芸術文化分野における公益法人制度改革の現状
さて、前回(入門[2])説明した「公益法人制度改革」によって、いまどのくらいの新しい公益法人が誕生したのか、数字や具体例でみてみましょう。
いままでに公益認定を取得した法人は、2011年2月末現在、旧公益法人から移行した法人も新しく一般法人を設立してから公益認定を取得した法人も含めて1147団体ありますが、そのうち、私たちが芸術文化関係と分類している団体(美術館や史料館等の博物館を含む)は15%、170法人にのぼります。
さらにその内容をみますと、博物館が66団体。下記のように、東京の著名な博物館や、地方所在の有名美術館等があります。

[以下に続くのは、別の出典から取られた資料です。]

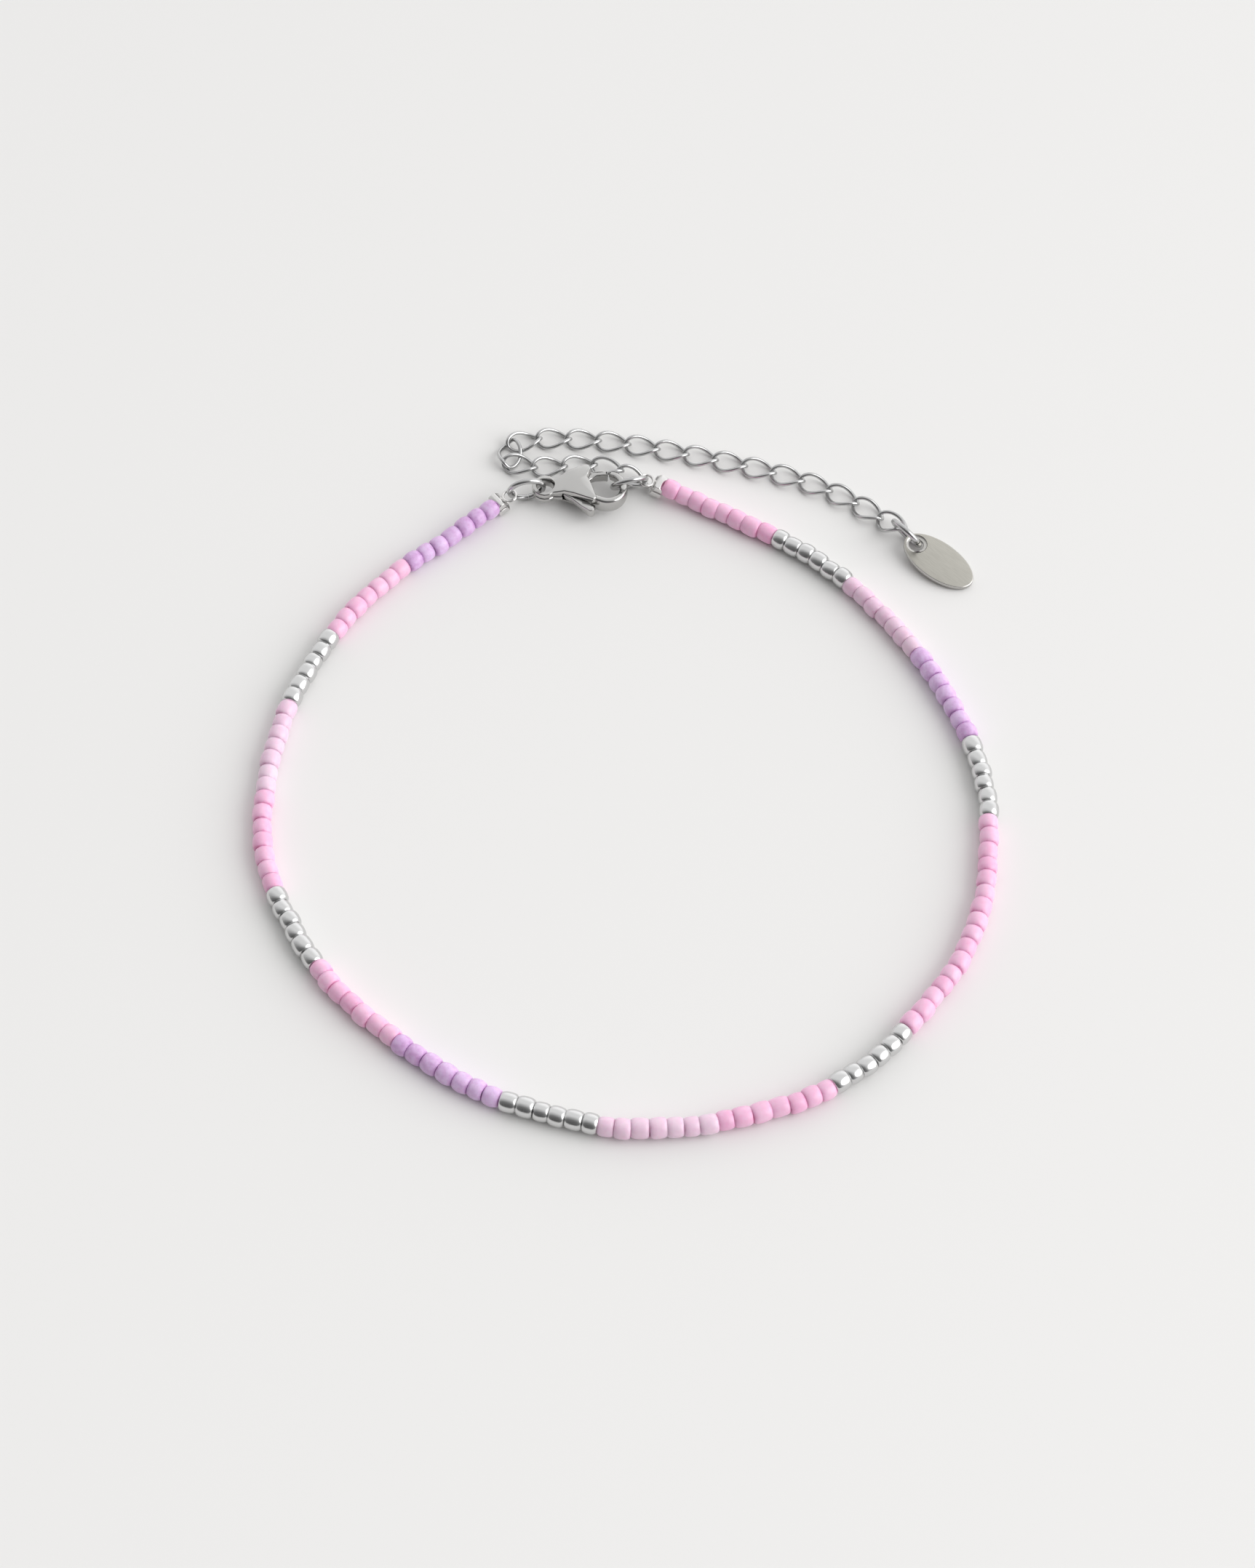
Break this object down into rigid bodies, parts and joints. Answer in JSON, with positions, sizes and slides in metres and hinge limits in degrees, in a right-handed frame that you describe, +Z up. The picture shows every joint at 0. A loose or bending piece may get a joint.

また、音楽・演劇などの実演団体や音楽家、文芸家、美術家などの協会等は21あり、実に多彩な文化団体が含まれています。
- 江戸糸あやつり人形結城座
- 札幌交響楽団
- スペイン舞踊振興MARUWA財団
- 日本七宝作家協会
- 日本三曲協会
- 大日本書芸院
- 日本ギター連盟
- 東京二期会
- 日本バレエ協会
- 日本和紙ちぎり絵協会
- 能楽協会
- 京都観世会
- 日本尺八連盟
- 煎茶道方円流
各地の音楽ホールや文化ホール・劇場を運営する法人も、すでに数多く公益認定を受けています。
そのほか、 下記の団体もそれぞれ個別の法人として公益認定を取得しています。
- 日本古来の神社仏閣建築の技法を承継する文化財建造物保存技術協会
- 全国社寺等屋根工事技術保存会
- 京都祇園祭で有名な四条町大船鉾保存会
- 長刀鉾保存会
- 月鉾保存会
これらの法人の財政規模は総じて小規模なものが多く、公表資料等によりますと、日本和紙ちぎり絵協会、日本ギター連盟の年間予算はそれぞれ1500万円、1300万円です。日本七宝作家協会は2000万円となっています。また江戸糸あやつり人形結城座は、有限会社であったものが公益法人になった特異な事例です。
ヨーロッパの王政時代や日本でも明治維新前は、芸術文化は王侯貴族や大名などの庇護のもとにその活動が支えられて栄え、その伝統が現代に継承されてきました。しかし、そのような巨万の富を持つ特権階級や財閥などの豪商は、現代、特に日本では存在しません。もちろん国民の収める税金が国(政府)を通じて芸術文化支援事業にも支出されることは必要ですが、昨今の財政事情に苦しむ日本では、芸術文化は広く一般市民によって支えられていると思います。いや、支えられなければならないと考えます。芸術文化の分野では大法人、小規模法人ともに、市民の支えなくしては成り立ちえません。その支えとは、芸術文化を鑑賞するためどんどんお客様になっていただくことと、寄附金だと思います。
能狂言、文楽、歌舞伎、日本舞踊、日本画、日本文学、陶磁器、茶道・生け花、囲碁将棋、柔道・剣道など、私たちがこれらの伝統文化に親しむことができるのも、多くの団体が資金難にあえぎつつも活動を続けてきたからこそといってよいでしょう。もちろん日本の伝統芸術だけではなく、オーケストラ、バレエ、オペラなど西洋音楽や、演劇、西洋美術、西洋文学に触れ親しむことができるのも、それぞれの団体の血のにじむような活動のおかげです。
芸術文化分野の団体は、旧公益法人制度のもとでも、社団法人や財団法人として市民社会で大きな役割を果たしてきました。これらの団体の多くは新制度でも当然公益法人として認められるべきだと考えますが、なかには事務局が少人数であり、申請書が自力では書ききれない、複雑な会計その他の基準が理解できないなどの悩みも抱えています。最も深刻なのは、債務超過(資産より負債の方が多いこと)になっており、公益認定はおろか法人存続すら危ぶまれるところがあることです。新制度では、債務超過だと法人が存続できないからです。何とか、立派な活動を続けながら必死でがんばっている小規模な団体や、規模は大きくても資金難に悩む団体を救う道はないのか、と考えさせられます。
旧公益法人からの移行は、数の上ではまだ序の口です。これから続々と後に続きます。そしてまた、新しい公益法人がドンドン誕生してくることにも大いに期待したいものです。
昨今、厳しい国家財政や長引く経済の低迷により、将来の日本の国家像に不安感を持つ人も多いようですが、せめて芸術文化の分野では、市民の支援と関係者の努力の積み重ねにより、豊かで香りの高い文化大国日本として、内外に誇りたいと思います。